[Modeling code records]
'''
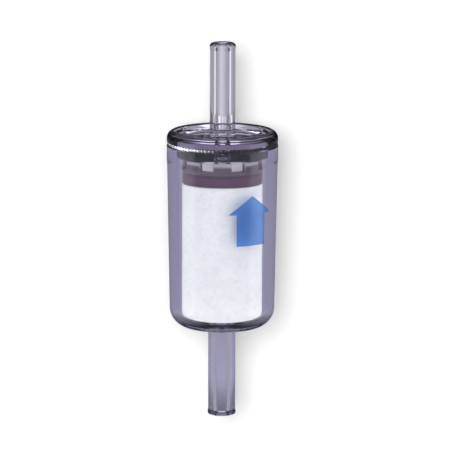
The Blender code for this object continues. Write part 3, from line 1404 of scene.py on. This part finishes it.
@dataclass
class Surround:
    """What the clear nylon and the gloss see round them, by direction, and the soft fill on matt faces.

    A ray that came straight through the nylon sees the open studio. One that was also turned back inside
    it sees a pale band below a dark horizon, a bright wall high up behind with a window, and above the card
    a glint ahead and behind. A reflection sees a dim room with pale ground and soft boxes at its sides.
    Directions are parts of a unit vector, but through and glint_angle are in degrees.
    """

    fill: float = 2.3
    fill_tint: Colour = (0.955, 1.0, 0.885)
    clear_tint: Colour = (0.965, 0.96, 1.08)
    through: Stops = (
        (-45.0, 0.43), (-30.0, 0.57), (-25.0, 0.62), (-16.0, 0.77), (-10.0, 0.79), (0.0, 0.71), (9.0, 0.66),
        (16.0, 0.59), (25.0, 0.46), (45.0, 0.39),
    )
    through_low: Stops = ((-0.85, 0.4), (-0.61, 0.95), (-0.57, 0.5), (-0.48, 0.5), (-0.43, 1.0))
    inside_middle: Stops = ((-0.46, 0.02), (-0.33, 0.34), (-0.20, 0.48), (-0.02, 0.48), (0.09, 0.03))
    inside_wide: Stops = (
        (-0.95, 0.08), (-0.80, 0.15), (-0.45, 0.32), (-0.32, 0.44), (-0.05, 0.42), (0.08, 0.06), (0.25, 0.03),
    )
    inside_side: Stops = (
        (-0.80, 0.30), (-0.45, 0.50), (-0.32, 0.58), (-0.20, 0.56), (-0.10, 0.42), (-0.02, 0.18),
        (0.06, 0.03),
    )
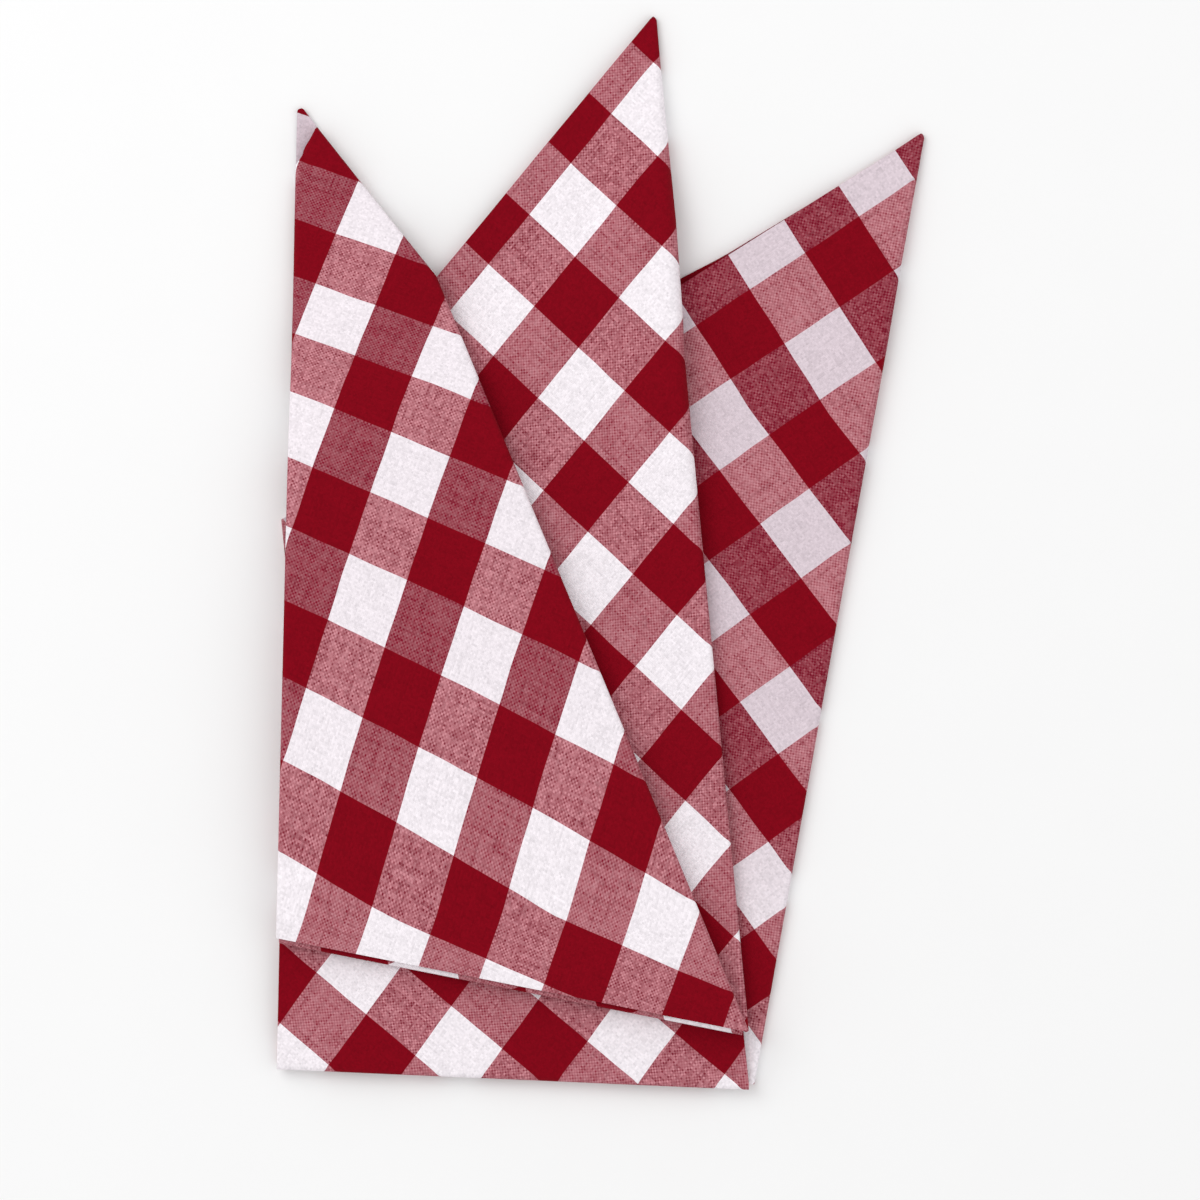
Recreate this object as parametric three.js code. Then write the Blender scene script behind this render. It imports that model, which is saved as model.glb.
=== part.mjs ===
// A cotton handkerchief folded flat into a pocket square with three points, lying on its back.
//
// It is one hemmed square of cloth, so it is one sheet and one solid. The sheet runs back and
// forth in six large layers and one narrow turned strip. From the front, downwards, they are:
//   front point   front layer, its turned strip, back layer
//   middle point  front layer, back layer
//   far point     front layer, back layer
// Each point is a pair of layers joined by an upright fold at one side. A fold across the
// bottom joins one pair to the next.
//
// Millimetres. +X is to the right, +Y towards the three points and +Z up, out of the cloth.
// Outlines are measured from the middle of the line where a breast pocket's mouth crosses the
// folded square: y = 0 there, and the points stand above it.

import * as THREE from "three";

// ---- Driving dimensions -------------------------------------------------------------------

const SHEET = 1.0; // thickness of one layer of cloth
const PITCH = 1.3; // from the middle of one layer to the middle of the next
const STRIP_WIDTH = 9; // strip turned under along the front point's right side
const STRIP_SLOPE = 7; // over which the front layer comes down off that strip

const SETTLE_START = 2.4; // how far past a lower layer's edge the layers above begin to settle
const SETTLE_LENGTH = 16; // and over how much cloth they do

const ROLL_WIDTH = 12; // cloth that rises into a soft rolled fold
const ROLL_FADE = 28; // length over which a roll grows, downwards from its point
const ROLL_END = -50; // height below which every roll has gone
const MIDDLE_ROLL = 2.2; // extra height of the middle point's rolled fold
const FAR_ROLL = 1.0; // extra height of the far point's
const FRONT_ROLL = 0.7; // extra height of the front point's

const COLUMNS = 8; // faces across a large layer
const STRIP_COLUMNS = 2; // faces across the turned strip
const BEND_STEPS = 4; // faces round the half turn of a fold

// ---- Outlines -----------------------------------------------------------------------------
// Each row is one station down the layers, from the tip to the bottom fold. It gives the cloth's
// outer edge on the left and on the right, and how many rows of faces follow to the next station.

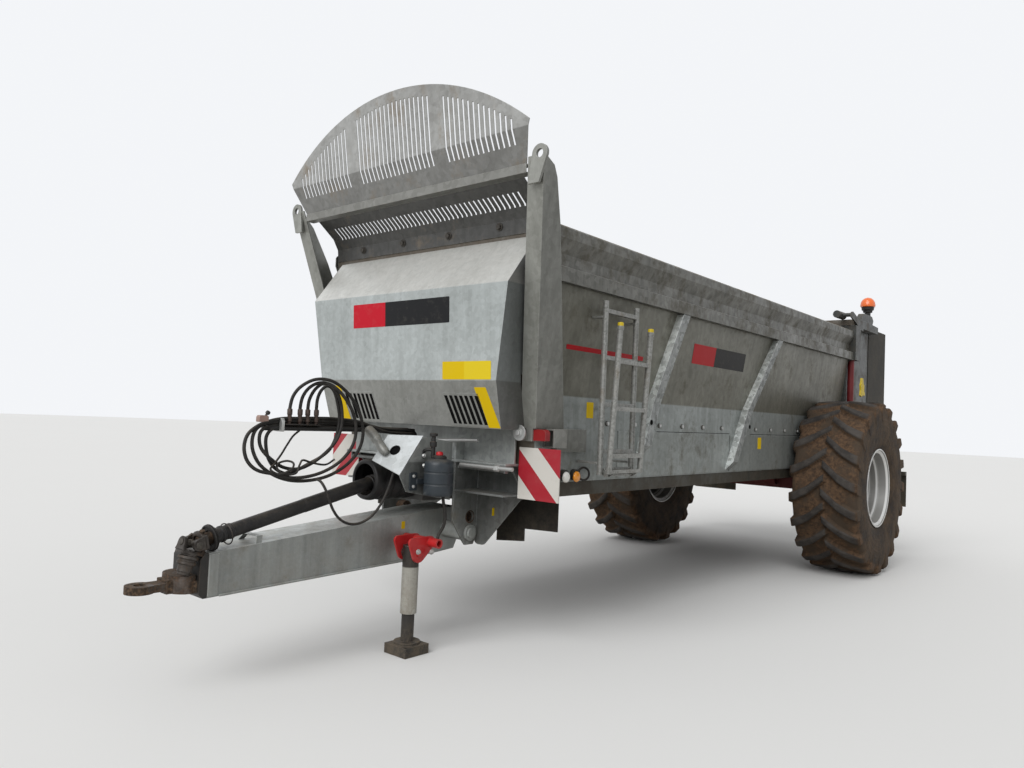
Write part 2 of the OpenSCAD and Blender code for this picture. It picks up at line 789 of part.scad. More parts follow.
module shaft_frame() {
    translate([0, joint_y, shaft_z]) rotate([shaft_slope, 0, shaft_yaw]) children();
}
front_joint = -(shaft_len + 140);
ring_r = 50;
module drive_shaft() {
    color("black") place() {
        difference() {
            union() {
                tube_z(shaft_z - eye_half, shaft_z + eye_half, 0, joint_y, joint_eye_r);
                shaft_frame() tube_y(-60, 0, 0, 0, 20);
            }
            tube_z(shaft_z - fork_in, shaft_z + fork_in, 0, joint_y, joint_pin_r + fit);
        }
        shaft_frame() {
            rotate([90, 0, 0]) rotate_extrude()
                polygon([[0, 50], [58, 50], [62, 60], [62, 150], [shaft_r + 8, 170], [shaft_r + 8, 560],
                    [shaft_r, 562], [shaft_r, shaft_len + 25], [ring_r, shaft_len + 30], [ring_r, shaft_len + 60],
                    [0, shaft_len + 60]]);
            // The shaft's half of the front joint
            both_sides() box([fork_in, front_joint - 18, -22], [fork_out, front_joint + 80, 22]);
            tube_x(-fork_out, fork_out, front_joint, 0, joint_pin_r);
        }
    }
}
yoke_droop = 62;
yoke_len = 150;
module shaft_yoke() {
    color("saddlebrown") place() shaft_frame() translate([0, front_joint, 0]) rotate([yoke_droop, 0, 0])
        difference() {
            union() {
                tube_x(-eye_half, eye_half, 0, 0, joint_eye_r);
                tube_y(-yoke_len, 0, 0, 0, 22);
                tube_y(-yoke_len, -70, 0, 0, 34);
            }
            tube_x(-eye_half - 1, eye_half + 1, 0, 0, joint_pin_r + fit);
            tube_y(-yoke_len - 10, -60, 0, 0, spline_r);
        }
}
module driveline() {
    color("dimgray") place() {
        tube_y(130 + seat, beater_y - rear_box_reach - seat, 0, drive_z, 30);
    }
}

// Hydraulics
tank = [400, -300];
tank_r = 80;
service_x = hitch_half - hitch_t;
// Place and lean of the slanted plate
plate_y = -340;
plate_z = 1080;
plate_lean = 14;
module service_bracket() {
    color("silver") place() {
        // The plate ahead of the hitch plate, and the slanted plate that it carries
        along_x(service_x, service_x + 8)
            polygon([[hitch_front - seat, 1150], [-330, 1180], [-380, 1120], [-340, 900], [hitch_front - seat, 960]]);
        difference() {
            translate([service_x, plate_y, plate_z]) rotate([-plate_lean, 0, 0]) along_y(-8, 0)
                polygon([[-200, -45], [-135, -100], [-60, -165], [0, -165], [0, 95], [-200, 95]]);
            tube_y(-450, -200, service_x - 80, 1125, 24);
        }
        box([service_x + 8, -330, 900], [tank[0] - tank_r + 14, -270, 960]);
    }
}
module reservoir() {
    color("slategray") place() difference() {
        union() {
            tube_z(862, 1085, tank[0], tank[1], tank_r);
            tube_z(1085, 1098, tank[0], tank[1], tank_r - 14);
            tube_z(1098, 1140, tank[0], tank[1], 26);
        }
        box([service_x, -331, 899], [tank[0] - tank_r + 14 + seat, -269, 961]);
    }
}
coil_x = 60;
coil_y = -880;
coil_z = 1180;
coil_r = 235;
coil_s = 45;
arm_x = -40;
arm_z = 1205;
// Where the coil crosses the height of the arm
clip_y = sqrt(coil_r * coil_r - (arm_z - coil_z) * (arm_z - coil_z));
arm_r = 16;
arm_front = -1130;
arm_back = -70;
module hose_holder() {
    color("dimgray") place() {
        tube_y(arm_front, arm_back, arm_x, arm_z, arm_r);
        box([arm_x - 22, arm_back - 8, shelf_z + shelf_t], [arm_x + 22, arm_back, arm_z + 22]);
        // The plate that parks the couplers
        box([arm_x - 30, -1020, arm_z + 14], [arm_x + 30, -800, arm_z + 20]);
        for (i = [0:3])
            tube_z(arm_z + 14, arm_z + 95, arm_x, -990 + i * 54, 15);
        // The clips that carry the coil
        for (s = [-1, 1])
            box([arm_x + 8, coil_y + s * clip_y - 12, arm_z - 12], [coil_x - coil_s - seat, coil_y + s * clip_y + 12, arm_z + 12]);
    }
}
module hose_coil() {
    color("black") place() translate([coil_x, coil_y, coil_z]) rotate([0, 90, 0])
        rotate_extrude($fn = 48) translate([coil_r, 0]) circle(r = coil_s, $fn = 16);
}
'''
▶ [Given exercise] Reproduce exactly, and only, the lines from the start of the entries through the one that contains "on matt faces.".

▶ [Exercise answer]
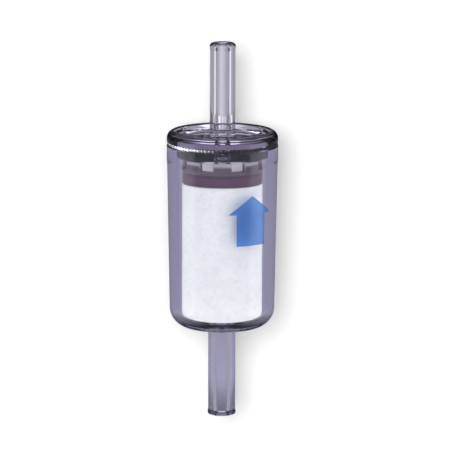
The Blender code for this object continues. Write part 3, from line 1404 of scene.py on. This part finishes it.
@dataclass
class Surround:
    """What the clear nylon and the gloss see round them, by direction, and the soft fill on matt faces.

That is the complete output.